“The answer was, for the wind-up toy, ‘Energy makes it go.’ And for the boy on the bicycle, ‘Energy makes it go.’ For everything ‘Energy makes it go.’ Now that doesn’t mean anything. Suppose it’s ‘Wakalixes.’ That’s the general principle: ‘Wakalixes makes it go.’ There is no knowledge coming in. The child doesn’t learn anything; it’s just a word.” — Richard Feynman, “What Is Science?”
“These are the signs of mysterious answers to mysterious questions: First, the explanation acts as a curiosity-stopper rather than an anticipation-controller. Second, the hypothesis has no moving parts—the model is not a specific complex mechanism, but a blankly solid substance or force.” — Eliezer Yudkowsky, Mysterious Answers to Mysterious Questions
1. Feynman’s complaint
Richard Feynman’s complaint is one of the best warnings ever issued against fake understanding. A textbook asks what makes a toy move, what makes a bicycle move, what makes things happen, and the answer is always the same: energy. Feynman objects that this teaches nothing. You might as well say Wakalixes. The child has not been given a mechanism, a picture, a causal model, or a way to anticipate anything. They have just been handed a word. (Goodreads)

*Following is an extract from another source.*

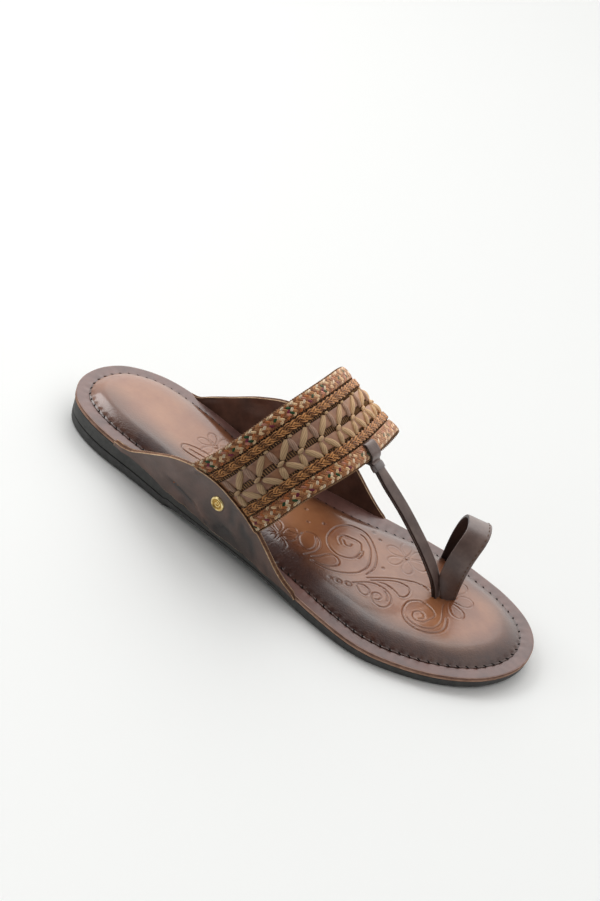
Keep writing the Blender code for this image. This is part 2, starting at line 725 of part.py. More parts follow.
def upper(finish):
    """Wings and band joined into one wall, with the cords fused on, the strap's slot and rivet holes cut."""
    body = band("upper", finish)
    combine(body, wing("lateral_wing_form", finish, -1), "UNION")
    combine(body, wing("medial_wing_form", finish, 1), "UNION")
    for k, row in enumerate(CORD_LEAVES):
        combine(body, cords(f"cord_forms_{k}", finish, row), "UNION")
    spot, along, normal = strap_spot(STRAP_SLOT)
    halves = (STRAP_SLOT_WIDTH / 2, STRAP_TOP_WIDTH / 2 + GAP, CUTTER_DEPTH)
    combine(body, block("strap_slot", finish, spot, (along, Vector((0, 1, 0)), normal), halves), "DIFFERENCE")
    for name, side, x, height in RIVETS:
        combine(body, rivet_hole(name + "_hole", finish, side, x, height), "DIFFERENCE")
    return body


def cut_pockets(pad, finish):
    """Openings in the pad for the strap's foot and the loop's near foot."""
    x, z = STRAP_LINE[0]
    axes = (Vector((1, 0, 0)), Vector((0, 1, 0)), Vector((0, 0, 1)))
    halves = (STRAP_THICK / 2 + GAP, STRAP_WIDTH / 2 + GAP, CUTTER_DEPTH)
    combine(pad, block("strap_pocket", finish, Vector((x, strap_y(x), z)), axes, halves), "DIFFERENCE")
    foot = loop_ring(0.0, GAP)
    lift = Vector((0, 0, CUTTER_DEPTH))
    pocket = sweep("loop_pocket", finish, [[p - lift for p in foot], [p + lift for p in foot]])
    combine(pad, pocket, "DIFFERENCE")


def main():
    clear_scene()
    rubber = surface("outsole rubber", (0.045, 0.046, 0.044), 0.6)
    board_leather = surface("board leather", (0.16, 0.075, 0.06), 0.5)
    pad_leather = surface("insole leather", (0.35, 0.16, 0.08), 0.42)
    upper_leather = surface("upper leather", (0.11, 0.05, 0.035), 0.45)
    strap_leather = surface("strap leather", (0.07, 0.04, 0.032), 0.45)
    brass = surface("rivet brass", (0.83, 0.62, 0.22), 0.25, 1.0)
    outsole(rubber)
    leather_board(board_leather)
    cut_pockets(insole(pad_leather), pad_leather)
    upper(upper_leather)
    toe_strap("toe_strap", strap_leather)
    strap_keeper("strap_keeper", strap_leather)
    toe_loop("toe_loop", strap_leather)
    for row in RIVETS:
        rivet(row[0], brass, *row[1:])


main()
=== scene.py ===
# %% [markdown]
# A right-foot kolhapuri sandal. The frame from the CAD step says where every piece sits: a rubber outsole, a
# two-layer leather board, a padded and tooled insole, two leather wings with a braided band riveted between
# them, a folded toe strap and a loop for the big toe. This lesson dresses that frame piece by piece, in the
# order in which a maker works: the last first, then the sole, the wings, the braids, the straps, the rivets.
# The coarse solids stay behind the scenes for collision, and each new piece that stands for one of them hides
# it.

# %% Load the fixed frame and measure it
import math

import bmesh
import bpy
import numpy as np
from mathutils import Matrix, Vector
from mathutils.kdtree import KDTree


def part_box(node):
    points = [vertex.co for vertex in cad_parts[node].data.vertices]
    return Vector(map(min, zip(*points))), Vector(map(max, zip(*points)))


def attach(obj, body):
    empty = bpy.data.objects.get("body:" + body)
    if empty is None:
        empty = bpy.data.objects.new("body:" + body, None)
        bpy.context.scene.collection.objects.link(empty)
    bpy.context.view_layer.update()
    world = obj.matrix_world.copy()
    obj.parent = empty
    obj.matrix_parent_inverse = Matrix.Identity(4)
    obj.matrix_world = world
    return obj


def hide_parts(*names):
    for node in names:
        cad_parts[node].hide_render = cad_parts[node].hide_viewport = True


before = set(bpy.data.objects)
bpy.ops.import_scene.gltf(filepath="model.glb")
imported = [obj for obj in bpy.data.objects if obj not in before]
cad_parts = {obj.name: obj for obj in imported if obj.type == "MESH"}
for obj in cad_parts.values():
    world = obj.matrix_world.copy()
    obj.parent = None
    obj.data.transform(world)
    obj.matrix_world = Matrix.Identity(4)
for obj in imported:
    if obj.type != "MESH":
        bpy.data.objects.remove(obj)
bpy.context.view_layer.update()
MM = 0.001
board_low, board_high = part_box("leather_board")
HEEL_BACK = board_low.x
LENGTH = (board_high.x - board_low.x) / MM
print(f"sole {LENGTH:.1f} mm long, nodes: {', '.join(sorted(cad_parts))}")

# %% [markdown]
# The camera comes first, because everything is judged through it. It has the place, the roll and the lens
# that show the shoe at the angle of the reference picture. The floor is a wide sheet of pale paper, so large
# that its edge never shows. Waxed leather shows what stands round it as long quiet highlights, so the
# surround is not even. It is dim on the viewer's side and bright behind the shoe, where one wide patch and
# two smaller ones give the glossy border of the pad its highlights. Two more patches, low on the heel's side
# and high over the toes, light the wing and the straps, and one real soft box hangs beyond the heel for the
# shadow. Plain even light would make the leather look like chalk, and small hard lamps would give it sharp
# sparks.

# %% Camera, floor and light
view = bpy.data.cameras.new("sandal_view")
view.lens = 73.43
view.sensor_width = 36.0
camera = bpy.data.objects.new("sandal_camera", view)
camera.location = (0.3500, -0.6719, 0.5542)
camera.rotation_euler = [math.radians(angle) for angle in (53.24, -15.81, 32.85)]
bpy.context.scene.collection.objects.link(camera)
bpy.context.scene.camera = camera
bpy.context.scene.view_settings.view_transform = "Standard"


def linear(code):
    """Linear RGBA of an sRGB hex value."""
    shares = [int(code[k:k + 2], 16) / 255 for k in (1, 3, 5)]
    return tuple(c / 12.92 if c <= 0.04045 else ((c + 0.055) / 1.055) ** 2.4 for c in shares) + (1.0,)


def add(tree, kind, settings=None, links=None):
    """Adds a node: settings are its properties or its sockets' values, links are sockets to read from."""
    node = tree.nodes.new(kind)
    for key, value in (settings or {}).items():
        if isinstance(key, int) or key in node.inputs:
            node.inputs[key].default_value = value
        else:
            setattr(node, key, value)
    for key, source in (links or {}).items():
        tree.links.new(source, node.inputs[key])
    return node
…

This lands directly on Eliezer Yudkowsky’s Mysterious Answers to Mysterious Questions. The problem with a mysterious answer is not that it sounds spiritual rather than scientific. The problem is that it does not constrain anticipation. It has no gears. It does not tell you what must happen next, what cannot happen next, what observations would distinguish one model from another.
And Duncan Sabien’s Gears in Understanding gives the positive version of the same lesson: “Physics is (I think) the system of Gears you get when you stare at any physical object’s behavior and ask ‘What makes you do that?’ in a Gears-seeking kind of way.” That is the right move. Not verbal anesthesia, but mechanism.
So far, so standard.
But my reaction to Feynman’s complaint was not the standard one.
It did not make energy seem shallow. It made energy seem so deep that merely naming it was obviously inadequate.
2. Definition: Energy is mana.
By this I do not mean that energy is spooky, supernatural, or exempt from law.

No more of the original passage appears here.